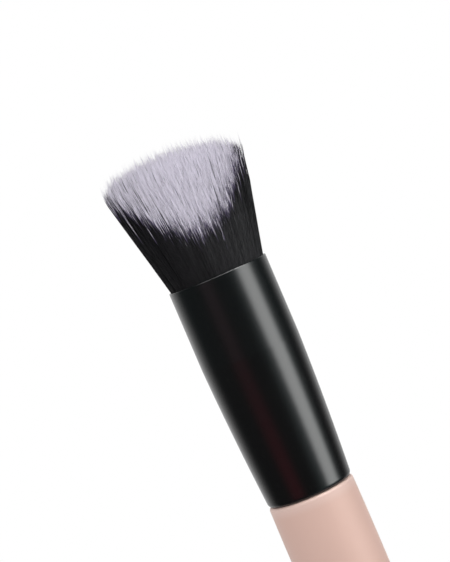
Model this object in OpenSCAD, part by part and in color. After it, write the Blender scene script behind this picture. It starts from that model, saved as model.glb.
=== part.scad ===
// Kabuki makeup brush: a turned and lacquered wooden handle, a black aluminium ferrule,
// and a flared two-tone bundle of fibres whose face is cut on a slant.
// Millimetres. The brush stands on the flat end of its handle, with +Z towards the fibres.
// The slanted face looks along -Y.

/* [Handle] */
// Length of the handle below the ferrule
handle_len = 95; // [70:1:130]
// Widest diameter of the handle
handle_d = 18.3; // [17:0.1:19.4]
// Diameter of the handle at its flat end
handle_end_d = 14; // [11:0.5:16]
// Radius on the edge of the flat end
end_edge_r = 1.4; // [0.5:0.1:2.5]
// Length over which the handle narrows towards its flat end
handle_taper_len = 68; // [50:1:68]
// How much the handle draws in on its radius just under the ferrule
neck_in = 0.1; // [0:0.05:0.3]
// Radius on the shoulder that the ferrule sits on
shoulder_r = 0.7; // [0.3:0.1:1]
// Diameter of the tenon inside the ferrule
tenon_d = 15.6; // [13:0.1:15.7]
// Length of the tenon
tenon_len = 19; // [16:0.5:21]
// Depth of the glue grooves turned into the tenon
groove_depth = 0.4; // [0.2:0.1:0.8]

/* [Ferrule] */
// Length of the ferrule
ferrule_len = 47.5; // [46:0.5:56]
// Outer diameter of the ferrule at its mouth
mouth_d = 20.9; // [20.2:0.1:22]
// Straight length below the mouth
barrel_len = 17; // [14:0.5:18]
// Outer diameter at the lower end, before its edge rolls in
ferrule_end_d = 18.05; // [17.4:0.05:18.2]
// Wall thickness of the ferrule
wall = 0.35; // [0.3:0.05:0.45]
// Radius of the rolled lower edge
roll_r = 1.3; // [1:0.1:1.5]

/* [Fibres] */
// Height of the fibres above the ferrule mouth, at their longest
head_h = 27.2; // [24:0.2:32]
// Width of the fibres where they spread widest
head_d = 29.4; // [26:0.2:33]
// Height above the mouth at which the fibres stop spreading
spread_h = 22; // [20:0.5:26]
// Drop of the slanted face from its crest to its front edge
face_drop = 16.7; // [10:0.1:18]
// Drop of the crown from the middle to each side corner
side_drop = 2.6; // [0:0.1:4]
// Drop of the crown from the crest to the back edge
back_drop = 2; // [0:0.1:4]
// How far the black fibres end below the white ones
white_len = 2.8; // [1.5:0.1:5]
// Largest random difference in length between locks of fibre
uneven = 0.5; // [0:0.1:0.8]
// Rings of locks, black and white by turns from the outside in
rings = 10; // [8:1:10]
// Locks added from one ring to the next one out
locks_per_ring = 7; // [6:1:7]
// Depth of backing that each ring of locks stands on
slice_h = 1.5; // [1:0.1:3]

/* [Inside the ferrule] */
// Depth of the bound root of the fibres below the mouth
root_depth = 19; // [17:0.5:20]
// Width of the thread binding
binding_w = 4; // [3:0.5:5]
// Thickness of the thread binding
binding_t = 0.7; // [0.4:0.1:1]
// Distance from the butt end of the fibres up to the binding
binding_up = 2.5; // [1.5:0.1:3]

/* [Fits] */
// Gap between the fibres and the bore of the ferrule
fibre_gap = 0.1; // [0.05:0.05:0.15]
// Gap between two rings of fibres at their roots
ring_gap = 0.1; // [0.08:0.02:0.14]
// Gap around the cast resin and the glue
cast_gap = 0.02; // [0.01:0.01:0.05]

/* [Hidden] */
$fn = 96;

// Heights on the brush
mouth_z = handle_len + ferrule_len;
root_z = mouth_z - root_depth;
tenon_top_z = handle_len + tenon_len;

// Radii that other pieces fit to
mouth_r = mouth_d / 2;
ferrule_end_r = ferrule_end_d / 2;
handle_r = handle_d / 2;
tenon_r = tenon_d / 2;
fibre_r = mouth_r - wall - fibre_gap;

// The ferrule's wall: a straight barrel, a curved taper, and an edge that rolls in
roll_angle = 55;
taper_bow = 0.45;
taper_steps = 12;
roll_steps = 6;
lip_steps = 6;
roll_h = roll_r * sin(roll_angle);
taper_len = ferrule_len - barrel_len - roll_h;

// Radius of the outer wall at a depth below the mouth, down to the start of the rolled edge
function outer_r(depth) =
    let (s = max(0, min(1, (depth - barrel_len) / taper_len)))
    mouth_r - (mouth_r - ferrule_end_r) * ((1 - taper_bow) * s + taper_bow * s * s);

// Points of the wall moved inwards by inset, from the mouth down to the rolled edge
function wall_line(inset) = concat(
    [for (i = [0 : taper_steps])
        let (depth = barrel_len + taper_len * i / taper_steps)
        [outer_r(depth) - inset, mouth_z - depth]],
    [for (i = [1 : roll_steps])
        let (a = roll_angle * i / roll_steps)
        [ferrule_end_r - roll_r + (roll_r - inset) * cos(a),
         handle_len + roll_h - (roll_r - inset) * sin(a)]]);

function backwards(list) = [for (i = [len(list) - 1 : -1 : 0]) list[i]];

module ferrule() {
    lip_r = wall / 2;
    lip = [for (i = [0 : lip_steps])
        let (a = 180 * i / lip_steps)
        [mouth_r - lip_r - lip_r * cos(a), mouth_z - lip_r + lip_r * sin(a)]];
    color("#15181a")
    rotate_extrude()
    polygon(concat(lip, wall_line(0), backwards(wall_line(wall))));
}

// Handle: the tenon's grooves hold the glue, and the shoulder carries the rolled edge
edge_steps = 6;
line_steps = 24;
neck_len = 12;
tenon_chamfer = 0.8;
groove_w = 1.2;
grooves = 3;
end_r = handle_end_d / 2;

// Radius of the handle at a height above the rounding of its flat end
function handle_line_r(z) =
    let (s = max(0, min(1, (z - end_edge_r) / (handle_taper_len - end_edge_r))))
    let (t = max(0, (z - handle_len + neck_len) / neck_len))
    end_r + (handle_r - end_r) * sin(90 * s) - neck_in * t * t;

module handle() {
    flat_edge = [for (i = [0 : edge_steps])
        let (a = 90 * i / edge_steps)
        [end_r - end_edge_r + end_edge_r * sin(a), end_edge_r - end_edge_r * cos(a)]];
    side_top = handle_len - shoulder_r;
    side = [for (i = [1 : line_steps])
        let (z = end_edge_r + (side_top - end_edge_r) * i / line_steps)
        [handle_line_r(z), z]];
    shoulder = [for (i = [1 : edge_steps])
        let (a = 90 * i / edge_steps)
        [handle_line_r(side_top) - shoulder_r + shoulder_r * cos(a),
         side_top + shoulder_r * sin(a)]];
    tenon = [[tenon_r, handle_len], [tenon_r, tenon_top_z - tenon_chamfer],
             [tenon_r - tenon_chamfer, tenon_top_z], [0, tenon_top_z]];
    color("#e2c3b8")
    difference() {
        rotate_extrude()
        polygon(concat([[0, 0]], flat_edge, side, shoulder, tenon));
        for (i = [1 : grooves])
            translate([0, 0, handle_len + tenon_len * i / (grooves + 1) - groove_w / 2])
            rotate_extrude()
            translate([tenon_r - groove_depth, 0])
            square([groove_depth + wall, groove_w]);
    }
}

// Glue between the tenon and the ferrule's wall, thicker where the ferrule widens
module tenon_glue() {
    glue_low = handle_len + roll_h;
    color("#c9b27a")
    difference() {
        inside_of_wall(glue_low, tenon_top_z);
        translate([0, 0, glue_low - 1])
        cylinder(r = tenon_r + cast_gap, h = tenon_top_z - glue_low + 2);
    }
}

// Resin cast between the top of the tenon and the butt end of the fibres
module resin_plug() {
    color("#d8c48c")
    inside_of_wall(tenon_top_z + cast_gap, root_z - cast_gap);
}

// A solid that fills the ferrule from one height to another
module inside_of_wall(low_z, high_z) {
    reach = high_z - low_z;
    side = [for (i = [0 : taper_steps])
        let (z = low_z + reach * i / taper_steps)
        [outer_r(mouth_z - z) - wall - cast_gap, z]];
    rotate_extrude()
    polygon(concat([[0, low_z]], side, [[0, high_z]]));
}

// Thread binding round the root: its outside stays within the wall where the ferrule narrows
binding_z = root_z + binding_up;
binding_top_z = binding_z + binding_w;
bound_r = packed_r(binding_z) - binding_t;

// Radius of the packed fibres at a height inside the ferrule
function packed_r(z) = outer_r(mouth_z - z) - wall - fibre_gap;

// The packed fibres inside the ferrule, soaked in resin and drawn in by their binding
module fibre_root() {
    waist_r = bound_r - cast_gap;
    color("#1d1b1c")
    rotate_extrude()
    polygon([[0, root_z], [packed_r(root_z) - binding_t / 2, root_z],
             [waist_r, binding_z - cast_gap], [waist_r, binding_top_z + cast_gap],
             [packed_r(binding_top_z), binding_top_z + cast_gap + binding_t],
             [fibre_r, mouth_z - slice_h], [0, mouth_z - slice_h]]);
}

module root_binding() {
    wrap_r = bound_r + binding_t;
    corner = binding_t / 3;
    color("#e6e1d6")
    rotate_extrude()
    polygon([[bound_r, binding_z], [wrap_r - corner, binding_z],
             [wrap_r, binding_z + corner], [wrap_r, binding_top_z - corner],
             [wrap_r - corner, binding_top_z], [bound_r, binding_top_z]]);
}

// Fibres: locks stand in rings, and each lock keeps its place in the bundle as it spreads
seed = 7;
crest = 0.1;
face_curve = 2.3;
bend_share = 0.55;
bend_fill = 0.88;
tip_fill = 0.7;
core_r = 0.25;
ring_pitch = (fibre_r - core_r) / rings;
points_per_lock = 12;

// Growth of the bundle at a height above the mouth: its sides are straight up to spread_h
function spread(h) = 1 + (head_d / 2 / fibre_r - 1) * min(1, h / spread_h);

// Height of the cut fibres at a place in the bundle, where x and y run from -1 to 1
function cut_h(x, y) =
    head_h
    - face_drop * pow(max(0, crest - y) / (1 + crest), face_curve)
    - back_drop * pow(max(0, y - crest) / (1 - crest), 2)
    - side_drop * x * x;

function locks_in(ring) = round(locks_per_ring * (ring - 0.5));
function inner_r(ring) = core_r + ring_pitch * (ring - 1) + ring_gap / 2;
function ring_r(ring) = core_r + ring_pitch * ring - ring_gap / 2;
function place(r, a, z) = [r * cos(a), r * sin(a), z];

// The four corners of a lock at a height, narrowed to a share of its own cell from its outer side
function corners(ring, a, step, h, fill) =
    let (grow = spread(h))
    let (outer = ring_r(ring) * grow)
    let (inner = outer - (ring_r(ring) - inner_r(ring)) * fill * grow)
    let (turn = step / 2 * fill)
    let (z = mouth_z + h)
    [place(inner, a - turn, z), place(outer, a - turn, z),
     place(outer, a + turn, z), place(inner, a + turn, z)];

// One ring of locks: each has two corners of its slice below, two above, its bend and its tip
function ring_points(ring, setback) =
    let (n = locks_in(ring))
    let (step = 360 / n)
    let (uneven_by = rands(-uneven, uneven, n, seed + ring))
    [for (i = [0 : n - 1])
        let (a = -90 + step * i)
        let (middle = (inner_r(ring) + ring_r(ring)) / 2 / fibre_r)
        let (tip = cut_h(middle * cos(a), middle * sin(a)) - setback + uneven_by[i])
        each concat(
            [place(inner_r(ring), a - step / 2, mouth_z - slice_h),
             place(ring_r(ring), a - step / 2, mouth_z - slice_h),
             place(inner_r(ring), a - step / 2, mouth_z),
             place(ring_r(ring), a - step / 2, mouth_z)],
            corners(ring, a, step, tip * bend_share, bend_fill),
            corners(ring, a, step, tip, tip_fill))];

function quad(a, b, c, d) = [[a, b, c], [a, c, d]];

// Four sides between one ring of four corners and the next one up
function sides(low, high) =
    [for (i = [0 : 3])
        let (j = (i + 1) % 4)
        each quad(low[i], high[i], high[j], low[j])];

function ring_faces(ring, first) =
    let (n = locks_in(ring))
    [for (i = [0 : n - 1])
        let (p = first + points_per_lock * i)
        let (q = first + points_per_lock * ((i + 1) % n))
        let (foot = [p + 2, p + 3, q + 3, q + 2])
        let (bend = [p + 4, p + 5, p + 6, p + 7])
        let (tip = [p + 8, p + 9, p + 10, p + 11])
        each concat(
            quad(p, p + 1, q + 1, q),
            quad(p + 1, p + 3, q + 3, q + 1),
            quad(q, q + 2, p + 2, p),
            sides(foot, bend),
            sides(bend, tip),
            quad(tip[0], tip[3], tip[2], tip[1]))];

// Points that the rings before this one in a list take up
function points_before(list, i) =
    i == 0 ? 0 : points_before(list, i - 1) + points_per_lock * locks_in(list[i - 1]);

module fibre_rings(list, setback) {
    polyhedron(
        points = [for (ring = list) each ring_points(ring, setback)],
        faces = [for (i = [0 : len(list) - 1]) each ring_faces(list[i], points_before(list, i))],
        convexity = 10);
}

module black_fibres() {
    color("#222024")
    fibre_rings([for (ring = [rings : -2 : 1]) ring], white_len);
}

module white_fibres() {
    color("#c9c5d0")
    fibre_rings([for (ring = [rings - 1 : -2 : 1]) ring], 0);
}

handle();
ferrule();
black_fibres();
white_fibres();
fibre_root();
root_binding();
resin_plug();
tenon_glue();
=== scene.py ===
# %% [markdown]
# # A kabuki makeup brush
# This lesson dresses a makeup brush: a pink lacquered handle, a black ferrule and a dense head of
# two-tone fibres, cut on a slant. The solid pieces come in as a fixed frame at their real size.
# Everything here is in metres in that frame, with +Z along the brush towards the fibres. The
# slanted face of the head looks along -Y, and X runs across it.

# %% Load the frame and measure it
import math

import bpy
import numpy as np
from mathutils import Matrix, Vector, kdtree


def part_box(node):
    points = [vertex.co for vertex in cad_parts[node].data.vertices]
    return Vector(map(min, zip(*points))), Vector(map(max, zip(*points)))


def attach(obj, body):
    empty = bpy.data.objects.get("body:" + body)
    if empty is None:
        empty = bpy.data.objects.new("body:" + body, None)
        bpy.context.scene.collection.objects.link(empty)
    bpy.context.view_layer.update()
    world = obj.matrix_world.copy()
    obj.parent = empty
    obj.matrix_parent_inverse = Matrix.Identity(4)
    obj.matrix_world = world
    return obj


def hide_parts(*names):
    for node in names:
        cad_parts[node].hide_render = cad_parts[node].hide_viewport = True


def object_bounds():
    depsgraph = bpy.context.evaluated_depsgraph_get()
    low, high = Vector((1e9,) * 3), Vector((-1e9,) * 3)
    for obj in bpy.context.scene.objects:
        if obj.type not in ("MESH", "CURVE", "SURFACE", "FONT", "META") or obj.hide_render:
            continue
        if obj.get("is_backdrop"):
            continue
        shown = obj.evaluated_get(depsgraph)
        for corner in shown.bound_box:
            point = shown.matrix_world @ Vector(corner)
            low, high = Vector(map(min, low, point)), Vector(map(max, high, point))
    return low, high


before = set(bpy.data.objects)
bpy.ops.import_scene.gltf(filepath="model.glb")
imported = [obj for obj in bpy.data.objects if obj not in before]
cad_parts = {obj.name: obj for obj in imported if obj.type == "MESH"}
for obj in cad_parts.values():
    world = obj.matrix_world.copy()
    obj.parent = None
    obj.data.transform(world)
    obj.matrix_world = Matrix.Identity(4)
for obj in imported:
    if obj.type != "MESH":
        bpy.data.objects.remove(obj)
solid_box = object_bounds()

MM = 0.001
MOUTH_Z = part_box("ferrule")[1].z
MOUTH_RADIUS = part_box("ferrule")[1].x
FERRULE_LOW_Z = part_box("ferrule")[0].z
HEAD_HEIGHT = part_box("white_fibres")[1].z - MOUTH_Z
HEAD_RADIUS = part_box("black_fibres")[1].x
rng = np.random.default_rng(4242)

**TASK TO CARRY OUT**
Nothing but the lines from the one with "module fibre_rings(list, setback)" to the one with "depsgraph = bpy.context.evaluated_depsgraph_get()" should be echoed, both of them included, exactly as written.

**TASK RESPONSE**
module fibre_rings(list, setback) {
    polyhedron(
        points = [for (ring = list) each ring_points(ring, setback)],
        faces = [for (i = [0 : len(list) - 1]) each ring_faces(list[i], points_before(list, i))],
        convexity = 10);
}

module black_fibres() {
    color("#222024")
    fibre_rings([for (ring = [rings : -2 : 1]) ring], white_len);
}

module white_fibres() {
    color("#c9c5d0")
    fibre_rings([for (ring = [rings - 1 : -2 : 1]) ring], 0);
}

handle();
ferrule();
black_fibres();
white_fibres();
fibre_root();
root_binding();
resin_plug();
tenon_glue();
=== scene.py ===
# %% [markdown]
# # A kabuki makeup brush
# This lesson dresses a makeup brush: a pink lacquered handle, a black ferrule and a dense head of
# two-tone fibres, cut on a slant. The solid pieces come in as a fixed frame at their real size.
# Everything here is in metres in that frame, with +Z along the brush towards the fibres. The
# slanted face of the head looks along -Y, and X runs across it.

# %% Load the frame and measure it
import math

import bpy
import numpy as np
from mathutils import Matrix, Vector, kdtree


def part_box(node):
    points = [vertex.co for vertex in cad_parts[node].data.vertices]
    return Vector(map(min, zip(*points))), Vector(map(max, zip(*points)))


def attach(obj, body):
    empty = bpy.data.objects.get("body:" + body)
    if empty is None:
        empty = bpy.data.objects.new("body:" + body, None)
        bpy.context.scene.collection.objects.link(empty)
    bpy.context.view_layer.update()
    world = obj.matrix_world.copy()
    obj.parent = empty
    obj.matrix_parent_inverse = Matrix.Identity(4)
    obj.matrix_world = world
    return obj


def hide_parts(*names):
    for node in names:
        cad_parts[node].hide_render = cad_parts[node].hide_viewport = True


def object_bounds():
    depsgraph = bpy.context.evaluated_depsgraph_get()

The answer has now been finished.